In 1965, Kesey was arrested for marijuana possession—his second offense, for which he would surely face jail time. He faked his own death and fled to Mexico. Authorities, however, stayed on his case and nabbed him when he returned to the United States after eight months in exile. He spent five months locked up before being released on bail, and the charges were later dropped. LSD was outlawed in the United States in late 1966.

Kesey lived out the rest of his life on his family farm in Oregon, occasionally appearing as a celebrity guest at rock concerts. “I write all the time. I just don’t publish that much,” he told a film crew. “I’ve got four kids, and there’s a lot of the same energy that goes into raising a family that goes into putting together a book. Either that, or I’ve fried my marbles, just like everybody thinks.”

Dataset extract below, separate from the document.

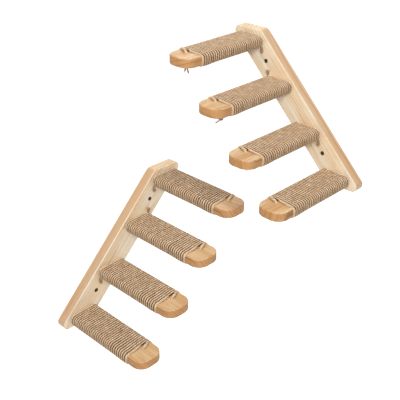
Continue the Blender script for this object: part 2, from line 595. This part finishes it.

Ginsberg did not believe that poets should be recluses. He believed in putting himself right in the action, which earned him the designation “the bravest man in America” from Norman Mailer.

“Allen Ginsberg is a tremendous warrior,” Kesey once said. “He’s a warrior first, a poet second.” Ginsberg helped organize Chicago’s “Festival of Life” in 1968, a protest of the Democratic Party’s support of the Vietnam War. Six months before the protest, Ginsberg told Norman Mailer he had a bad feeling about it.

Ginsberg’s nervousness was justified: the protest, coinciding with the Democratic National Convention in Chicago, was a bloodbath. Police indiscriminately clubbed the protesters, who fought back with bricks. Amidst the chaos, Ginsberg seated himself in the lotus position and began chanting. When an officer raised his billy club to beat the bald, bearded radical, Ginsberg looked him in the eyes and said, “Go in peace, brother.” The cop, disgusted and frustrated by Ginsberg’s admonition, lowered his club and said, “Fucking hippie,” before moving along to beat another protester.

The 1960s, however, came and went, and the Merry Pranksters barely registered on the cultural radar when compared to the Beat generation before them. Rock music was the defining medium for the rebellious young messengers of the 1960s and 1970s. Like all other youth movements, the hippies were tied to a generation in a specific time and place, and they grew up.

“I used to think we were going to win in the sixties,” Kesey said. “Nixon went out and I thought we won.” Even with the end of the Vietnam War in 1975 and Nixon’s disgraced exit from the White House the previous year, the U.S. government’s drug war continued. Free love did not transform the world.

Ginsberg passed away from complications of liver cancer on April 5, 1997, exactly three years to the day after the death of another generation’s spokesperson, Kurt Cobain. Kesey died in 2001, also the result of liver cancer. “We’re only a small number and never with the popular vote,” Kesey said in 1992, reflecting upon the counterculture. “We have to keep this little flame going and pass it on. All it takes is one person.”